- _SET TASK_: Restate the span of lines that starts with the line containing "Model this object" and ends with the line containing "TIP_FOLD = 0.0060", word for word, including both, with nothing else.

- _AVAILABLE RECORDS_:
— start —

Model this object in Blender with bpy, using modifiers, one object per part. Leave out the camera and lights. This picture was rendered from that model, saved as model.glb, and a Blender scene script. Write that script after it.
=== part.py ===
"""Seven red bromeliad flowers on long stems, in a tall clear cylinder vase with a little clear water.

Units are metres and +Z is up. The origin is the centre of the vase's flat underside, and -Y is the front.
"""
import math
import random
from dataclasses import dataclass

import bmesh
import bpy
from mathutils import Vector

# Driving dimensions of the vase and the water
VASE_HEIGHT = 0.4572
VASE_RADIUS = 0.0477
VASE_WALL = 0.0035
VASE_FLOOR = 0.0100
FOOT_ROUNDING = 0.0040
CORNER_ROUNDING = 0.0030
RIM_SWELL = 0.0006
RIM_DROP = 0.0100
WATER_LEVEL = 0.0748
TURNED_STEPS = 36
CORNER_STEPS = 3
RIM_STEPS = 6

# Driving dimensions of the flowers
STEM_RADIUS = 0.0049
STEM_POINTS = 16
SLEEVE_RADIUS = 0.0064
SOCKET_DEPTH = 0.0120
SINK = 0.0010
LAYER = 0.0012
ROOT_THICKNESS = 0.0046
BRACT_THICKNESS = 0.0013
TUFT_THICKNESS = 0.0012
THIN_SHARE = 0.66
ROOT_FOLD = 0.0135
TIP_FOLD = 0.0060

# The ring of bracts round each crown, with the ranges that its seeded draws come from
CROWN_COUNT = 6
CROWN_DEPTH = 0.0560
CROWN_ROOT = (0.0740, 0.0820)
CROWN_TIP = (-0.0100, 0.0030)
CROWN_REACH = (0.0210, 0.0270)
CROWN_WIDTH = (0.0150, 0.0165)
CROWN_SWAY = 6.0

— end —
— start —

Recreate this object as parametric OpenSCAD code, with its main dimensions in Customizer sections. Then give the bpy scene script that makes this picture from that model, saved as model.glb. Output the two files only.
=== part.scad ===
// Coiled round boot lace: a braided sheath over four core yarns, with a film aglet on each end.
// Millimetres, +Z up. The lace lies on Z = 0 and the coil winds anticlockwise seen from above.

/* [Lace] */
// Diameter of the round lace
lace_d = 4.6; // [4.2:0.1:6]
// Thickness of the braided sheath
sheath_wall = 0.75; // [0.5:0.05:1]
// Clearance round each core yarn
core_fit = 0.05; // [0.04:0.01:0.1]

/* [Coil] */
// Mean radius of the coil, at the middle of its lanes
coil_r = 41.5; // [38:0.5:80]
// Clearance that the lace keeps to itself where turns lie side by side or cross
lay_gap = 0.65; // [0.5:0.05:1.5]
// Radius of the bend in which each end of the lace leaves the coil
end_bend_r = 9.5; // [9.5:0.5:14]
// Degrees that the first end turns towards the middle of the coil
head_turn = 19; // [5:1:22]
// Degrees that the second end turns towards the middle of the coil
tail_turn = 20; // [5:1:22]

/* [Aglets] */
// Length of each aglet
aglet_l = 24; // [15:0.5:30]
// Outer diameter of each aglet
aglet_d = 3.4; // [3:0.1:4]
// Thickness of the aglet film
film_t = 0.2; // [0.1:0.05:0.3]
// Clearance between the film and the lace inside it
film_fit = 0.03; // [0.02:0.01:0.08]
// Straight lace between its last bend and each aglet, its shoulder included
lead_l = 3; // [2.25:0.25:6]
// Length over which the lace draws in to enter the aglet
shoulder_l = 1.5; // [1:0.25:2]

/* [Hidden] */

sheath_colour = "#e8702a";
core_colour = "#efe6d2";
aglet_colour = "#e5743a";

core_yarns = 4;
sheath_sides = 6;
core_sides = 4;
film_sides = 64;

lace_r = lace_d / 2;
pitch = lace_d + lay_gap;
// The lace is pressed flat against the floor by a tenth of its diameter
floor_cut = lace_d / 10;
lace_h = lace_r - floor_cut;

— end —
— start —

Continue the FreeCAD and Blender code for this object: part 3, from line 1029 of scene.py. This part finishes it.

— end —

- _OUTPUT BELOW_:
Model this object in Blender with bpy, using modifiers, one object per part. Leave out the camera and lights. This picture was rendered from that model, saved as model.glb, and a Blender scene script. Write that script after it.
=== part.py ===
"""Seven red bromeliad flowers on long stems, in a tall clear cylinder vase with a little clear water.

Units are metres and +Z is up. The origin is the centre of the vase's flat underside, and -Y is the front.
"""
import math
import random
from dataclasses import dataclass

import bmesh
import bpy
from mathutils import Vector

# Driving dimensions of the vase and the water
VASE_HEIGHT = 0.4572
VASE_RADIUS = 0.0477
VASE_WALL = 0.0035
VASE_FLOOR = 0.0100
FOOT_ROUNDING = 0.0040
CORNER_ROUNDING = 0.0030
RIM_SWELL = 0.0006
RIM_DROP = 0.0100
WATER_LEVEL = 0.0748
TURNED_STEPS = 36
CORNER_STEPS = 3
RIM_STEPS = 6

# Driving dimensions of the flowers
STEM_RADIUS = 0.0049
STEM_POINTS = 16
SLEEVE_RADIUS = 0.0064
SOCKET_DEPTH = 0.0120
SINK = 0.0010
LAYER = 0.0012
ROOT_THICKNESS = 0.0046
BRACT_THICKNESS = 0.0013
TUFT_THICKNESS = 0.0012
THIN_SHARE = 0.66
ROOT_FOLD = 0.0135
TIP_FOLD = 0.0060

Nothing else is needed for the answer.